Russification was another effect brought about by the Soviet occupation. Hundreds of thousands of Russian-speaking migrants (mostly from the Russian Federation or Ukraine) were relocated to Estonia by the Soviet administration and Communist Party to conduct the aforementioned industrialization and militarization. The immigrants stayed on to form part of the population. By 1980, when part of the Moscow Olympic Games were also held in Tallinn (The Olympic Regatta part), Russification and state-orchestrated immigration had achieved a level at which it started sparking popular protests.
Return to Independence
The tide turned as the Soviet Union ran into economic difficulties as a consequence of the Cold War and began to disintegrate. As the situation evolved, a movement for more Estonian self-governance started. In the initial period of 1987-1989, this was partially for more economic independence, but as the Soviet Union weakened and it became increasingly obvious that nothing short of full independence would do, the country began a course towards self-determination.
In 1989, a landmark demonstration was held for more independence, called The Baltic Way. During the demonstration a human chain of more than two million people was formed, stretching through Lithuania, Latvia and Estonia, (both Lithuania and Latvia having had similar fates of occupation and similar aspirations for regaining independence as Estonia).

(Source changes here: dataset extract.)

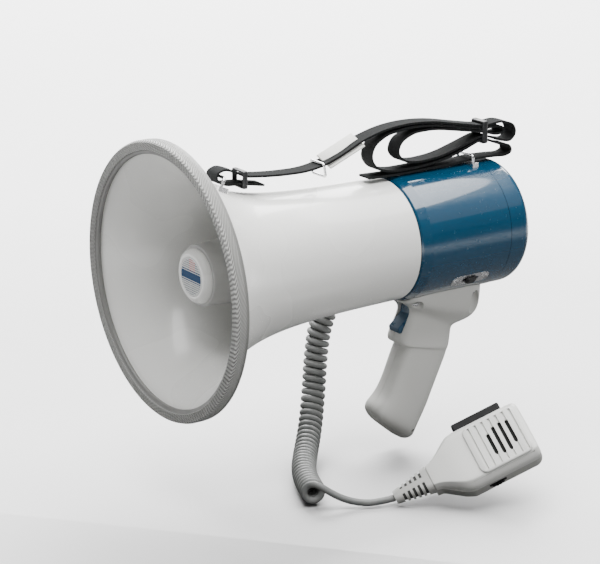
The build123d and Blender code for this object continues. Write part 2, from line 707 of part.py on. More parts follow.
def strap_tag():
    """The flat plate that the strap is threaded over to set its length."""
    plate = extrude(RectangleRounded(38, 18, 2.0), 1.6)
    slit = Pos(6, -2, 0) * Rot(0, 0, 12) * Box(20, 1.6, 8)
    lean = degrees(atan2(91 - 75.5, 190 - 152))
    return Pos(172, 0, 83) * Rot(0, -lean, 0) * Pos(0, 0, 2.0) * (plate - slit)


def wire(points, radius, bend):
    """A bent wire with rounded corners."""
    path = FilletPolyline(*points, radius=bend)
    section = Plane(origin=path @ 0, z_dir=path % 0) * Circle(radius)
    return sweep(section, path=path)


def front_ring():
    x = FRONT_RING_X
    foot = bell_radius(x) + 1.4
    points = [(x, -RING_HALF, foot), (x + 4.5, -RING_HALF, foot + 7.5), (x + 4.5, RING_HALF, foot + 7.5),
              (x, RING_HALF, foot)]
    return wire(points, RING_WIRE_R, 4.0)


def front_bracket(bell):
    x = FRONT_RING_X
    block = Box(11, 2 * RING_HALF + 8, 7)
    block = fillet(block.edges().filter_by(Axis.Z), 2.5)
    block = Pos(x, 0, bell_radius(x) - 1) * Rot(0, 23, 0) * block
    outside = (block - bell).solids().sort_by(Axis.Z)[-1]
    return outside - front_ring()


def rear_ring():
    x = REAR_RING_X
    foot = HOUSING_R + 1.2
    top = foot + 6.8
    points = [(x, -RING_HALF, foot), (x, -RING_HALF, top), (x, RING_HALF, top), (x, RING_HALF, foot)]
    return wire(points, RING_WIRE_R, 2.6)


def rear_bracket():
    block = Pos(REAR_RING_X, 0, HOUSING_R) * Box(6, 2 * RING_HALF + 8, 4.0)
    return block - bar(HOUSING_X, HOUSING_LENGTH, HOUSING_R) - rear_ring() - strap_gate()


def strap_gate():
    """Room for the strap where it passes under the rear ring."""
    return Pos(REAR_RING_X, 0, HOUSING_R + 5) * Box(20, STRAP_WIDTH + 1, 9)


def wire_loop():
    """The loose wire loop that hangs on the strap."""
    x, half, top, low = 150.0, 9.6, 77.6, 66.5
    points = [
        (x, 0, top), (x, half, top), (x + 2, half, low), (x + 2, -half, low), (x, -half, top), (x, -0.01, top),
    ]
    return wire(points, 1.1, 2.4)


# ---------------------------------------------------------------- cord and its gland

def cord_gland():
    cone = rod(GLAND_BASE, GLAND_TIP, GLAND_R, GLAND_TIP_R)
    return cone


def cord_lead():
    return rod(GLAND_TIP, COIL_ROUTE[0], CORD_R)


# ---------------------------------------------------------------- hand microphone

def in_mic(part):
    """Move a piece from the microphone's own frame to its place."""
    return MIC_FRAME.location * part


def mic_outline(inset):
    half = MIC_HALF
    points = [
        (BOOT_LENGTH, -NECK_HALF), (BOOT_LENGTH, NECK_HALF), (BOOT_LENGTH + 5, NECK_HALF + 0.6),
        (NECK_END - 8, half - 4), (NECK_END, half), (MIC_END, half), (MIC_END, -half),
        (NECK_END, -half), (NECK_END - 8, 4 - half), (BOOT_LENGTH + 5, -NECK_HALF - 0.6),
    ]
    face = make_face(Polyline(*points, close=True))
    ends = face.vertices().filter_by(lambda v: v.X > MIC_END - 1)
    face = fillet(ends, 8.0)
    shoulders = face.vertices().filter_by(lambda v: BOOT_LENGTH + 1 < v.X < NECK_END + 1)
    face = fillet(shoulders, 7.0)
    return offset(face, -inset) if inset else face


def groove_places():
    return [79.0 + GROOVE_PITCH * i for i in range(GROOVE_COUNT)]


def wheel_centre():
    return (WHEEL_AT[0], WHEEL_R - MIC_HALF - WHEEL_PROUD, WHEEL_AT[1])


def key_middle(v):
    """The talk key's middle, at a distance to the side of the microphone's axis."""
    return (KEY_PIVOT[0] - KEY_LENGTH / 2 + 3, v, KEY_RAISED)


def mic_cuts():
    """Openings shared by both shells: the talk key's slot, the wheel's slot and the boot's seat."""
    key = Pos(*key_middle(MIC_HALF)) * Box(KEY_LENGTH + 2, 15, KEY_WIDTH + 1.2)
    u, v, w = wheel_centre()
    wheel = Pos(u, v, w) * Cylinder(WHEEL_R + 0.8, WHEEL_THICK + 1.2)
    return key + wheel


def mic_front_shell():
    shell = extrude(mic_outline(0), FRONT_DEPTH)
    shell = fillet(shell.edges().group_by(Axis.Z)[-1], MIC_ROUND)
    shell -= extrude(mic_outline(MIC_WALL), FRONT_DEPTH - MIC_WALL)
    for u in groove_places():
        shell -= Pos(u, 0, FRONT_DEPTH) * Box(GROOVE_WIDTH, 43, 1.6)
    for u, (low, high) in zip(groove_places()[2:], SLOT_HALVES):
        shell -= Pos(u, (low + high) / 2, FRONT_DEPTH) * Box(SLOT_WIDTH, high - low, 12)
    return in_mic(shell - mic_cuts())


def mic_back_shell():
    shell = extrude(mic_outline(0), -BACK_DEPTH)
    shell = fillet(shell.edges().group_by(Axis.Z)[0], 6.0)
    shell -= extrude(mic_outline(MIC_WALL), MIC_WALL - BACK_DEPTH)
    for u, v in MIC_SCREWS:
        shell += Pos(u, v, -BACK_DEPTH / 2) * Cylinder(3.4, BACK_DEPTH - 2 * MIC_WALL)
        shell -= Pos(u, v, -BACK_DEPTH) * Cylinder(2.6, 5.0)
        shell -= Pos(u, v, -BACK_DEPTH) * Cylinder(1.3, 40)
    shell -= Pos(HANG_AT, 0, -BACK_DEPTH) * Cylinder(3.0, 12)
    return in_mic(shell - mic_cuts())


def mic_screws():
    screws = []
    for u, v in MIC_SCREWS:
        head = Pos(u, v, -BACK_DEPTH + 1.2) * Cylinder(2.4, 1.3, align=MIN)
        screws.append(in_mic(head + Pos(u, v, -BACK_DEPTH + 2) * Cylinder(1.2, 12, align=MIN)))
    return screws


def hang_button():
    """The button on the back that hooks into a holder."""
    shank = Pos(HANG_AT, 0, -BACK_DEPTH - 5) * Cylinder(HANG_R, 5 + MIC_WALL, align=MIN)
    head = Pos(HANG_AT, 0, -BACK_DEPTH - 8) * Cylinder(8.0, 3.0, align=MIN)
    return in_mic(shank + fillet(head.edges().group_by(Axis.Z)[0], 1.2))


def mic_boot():
    """The ribbed rubber sleeve where the cord enters the microphone."""
    sections = []
    for u, width, depth in ((0, 10.5, 10.5), (4, 12, 11.5), (BOOT_LENGTH, 22, 17)):
        plane = Plane(origin=(u, 0, 0), x_dir=(0, 1, 0), z_dir=(1, 0, 0))
        sections.append(plane * RectangleRounded(width, depth, 4.4))
    boot = loft(sections[:2], ruled=True) + loft(sections[1:], ruled=True)
    for i in range(5):
        for side in (-1, 1):
            boot -= Pos(8 + 4.6 * i, side * 14.2, 0) * Box(2.3, 24, 30)
    core = Plane(origin=(0, 0, 0), z_dir=(1, 0, 0)).location * Cylinder(4.6, BOOT_LENGTH, align=MIN)
    return in_mic(boot + core)


def talk_key():
    """The press-to-talk bar along the side, turning on a pin at its top end."""
    u, v = KEY_PIVOT
    body = Pos(*key_middle(MIC_HALF + 0.4)) * Box(KEY_LENGTH, KEY_DEPTH, KEY_WIDTH)
    body = fillet(body.edges().filter_by(lambda e: e.center().Y > MIC_HALF), 1.6)
    hole = Pos(u, v, 0) * Cylinder(KEY_PIN_R + PIN_CLEARANCE, 40)
    return in_mic(body - hole)


def key_pin():
    u, v = KEY_PIVOT
    return in_mic(Pos(u, v, KEY_RAISED) * Cylinder(KEY_PIN_R, KEY_WIDTH + 1.2))


def key_switch():
    return in_mic(Pos(90, MIC_HALF - 11.0, 5) * Box(9, 6, 4))


def volume_wheel():
    u, v, w = wheel_centre()
    wheel = Cylinder(WHEEL_R, WHEEL_THICK) - Cylinder(1.5 + PIN_CLEARANCE, 20)
    for y, z in ring_places(24, WHEEL_R):
        wheel -= Pos(y, z, 0) * Cylinder(0.7, 20)
    return in_mic(Pos(u, v, w) * wheel)


def wheel_spindle():
    u, v, w = wheel_centre()
    return in_mic(Pos(u, v, w) * Cylinder(1.5, WHEEL_THICK + 2))


def mic_capsule():
    return in_mic(Pos(94, 0, 5.6) * Cylinder(9.5, 4.0, align=MIN))


def grille_cloth():
    return in_mic(Pos(98, 0, FRONT_DEPTH - MIC_WALL - 0.6) * Box(44, 40, 0.5))


def mic_board():
    return in_mic(Pos(98, 0, 2.0) * Box(42, 26, 1.6))


def main():
    os.makedirs("parts", exist_ok=True)
    bell = horn_bell()
    write("horn_bell", bell)
    write("rim_trim", rim_trim(bell))
    write("reflector_cap", reflector_cap())
    write("badge", badge())
    write("reflector_cup", reflector_cup())
    write("throat_tube", throat_tube())
    write("driver_basket", driver_basket())
    write("driver_diaphragm", driver_diaphragm())
    write("driver_magnet", driver_magnet())
    write("driver_screws", driver_screws())
    write("rear_housing", rear_housing())
    write("bulkhead", bulkhead())
    write("amplifier_board", amplifier_board())
    write("board_components", board_components())
    write("heat_sink", heat_sink())
    write("battery_holder", battery_holder())
    write("battery_cells", battery_cells())
    write("cell_springs", cell_springs())
    write("rear_cover", rear_cover())
    write("cover_seal", cover_seal())
    write("switch_plate", switch_plate())
    write("switch_plate_screws", switch_plate_screws())
    write("slide_knob", slide_knob())
    write("switch_body", switch_body())
    near, far = grip_halves()
    write("grip_near_half", near)
    write("grip_far_half", far)
    write("clamp_screws", clamp_screws())
    write("saddle_screws", saddle_screws())
    write("trigger", trigger())
    write("trigger_pin", trigger_pin())
    write("trigger_switch", trigger_switch())
    write("front_ring", front_ring())
    write("front_bracket", front_bracket(bell))
    write("rear_ring", rear_ring())
    write("rear_bracket", rear_bracket())
    write("shoulder_strap", shoulder_strap())
    write("strap_keeper", strap_band(74.0, 75.0, 5.0, 12.6, 1.2))
    write("strap_tie", strap_band(HOUSING_X + TIE_BEHIND, HOUSING_R + TIE_OVER, 6.0, 18.0, 1.0))
    write("strap_tag", strap_tag())
    write("wire_loop", wire_loop())
    write("cord_gland", cord_gland())
    write("cord_lead", cord_lead())
    write("coiled_cord", route_tube(COIL_ROUTE, COIL_R))
    write("cord_tail", route_tube(TAIL_ROUTE, CORD_R))
    write("mic_boot", mic_boot())
    write("mic_front_shell", mic_front_shell())
    write("mic_back_shell", mic_back_shell())
    write("mic_screws", mic_screws())
    write("hang_button", hang_button())
    write("talk_key", talk_key())
    write("key_pin", key_pin())
    write("key_switch", key_switch())
    write("volume_wheel", volume_wheel())
    write("wheel_spindle", wheel_spindle())
    write("mic_capsule", mic_capsule())
    write("grille_cloth", grille_cloth())
    write("mic_board", mic_board())
    print("coil radii", [round(r, 1) for r in route_radii(COIL_ROUTE)])
    print("tail radii", [round(r, 1) for r in route_radii(TAIL_ROUTE)])


main()
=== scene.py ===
from math import cos, exp, pi, radians, sin

import bmesh
import bpy
from mathutils import Matrix, Vector


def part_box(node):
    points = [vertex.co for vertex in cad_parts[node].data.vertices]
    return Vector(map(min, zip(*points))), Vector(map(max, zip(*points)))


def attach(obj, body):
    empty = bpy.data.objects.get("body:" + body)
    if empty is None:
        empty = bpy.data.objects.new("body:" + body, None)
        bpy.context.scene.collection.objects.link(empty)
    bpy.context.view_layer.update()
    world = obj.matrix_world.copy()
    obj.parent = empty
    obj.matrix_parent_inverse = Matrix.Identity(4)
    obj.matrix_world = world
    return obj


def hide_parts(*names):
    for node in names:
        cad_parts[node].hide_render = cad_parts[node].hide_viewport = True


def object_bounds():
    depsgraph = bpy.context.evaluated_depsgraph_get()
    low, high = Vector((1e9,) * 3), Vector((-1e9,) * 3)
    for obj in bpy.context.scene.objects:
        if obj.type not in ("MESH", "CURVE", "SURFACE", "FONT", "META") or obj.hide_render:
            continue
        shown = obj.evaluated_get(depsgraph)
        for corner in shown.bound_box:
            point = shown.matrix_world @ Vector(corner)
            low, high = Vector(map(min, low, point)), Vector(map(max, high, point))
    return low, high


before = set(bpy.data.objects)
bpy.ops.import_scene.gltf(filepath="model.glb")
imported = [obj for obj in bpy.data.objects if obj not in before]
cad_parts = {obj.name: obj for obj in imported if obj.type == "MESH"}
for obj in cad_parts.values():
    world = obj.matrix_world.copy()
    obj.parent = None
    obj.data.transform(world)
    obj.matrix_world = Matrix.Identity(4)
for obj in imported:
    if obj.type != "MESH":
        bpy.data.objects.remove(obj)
cad_low, cad_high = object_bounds()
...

Estonia regained independence on August 20, 1991, with the Singing Revolution during the Soviet military coup attempt in Russia and the following collapse of the Soviet Union. The first country to diplomatically re-recognize Estonia's reclaimed independence was Iceland, closely followed by Denmark.
The last Russian troops left on August 31, 1994. Estonia joined NATO on March 29, 2004 and the European Union on May 1, 2004.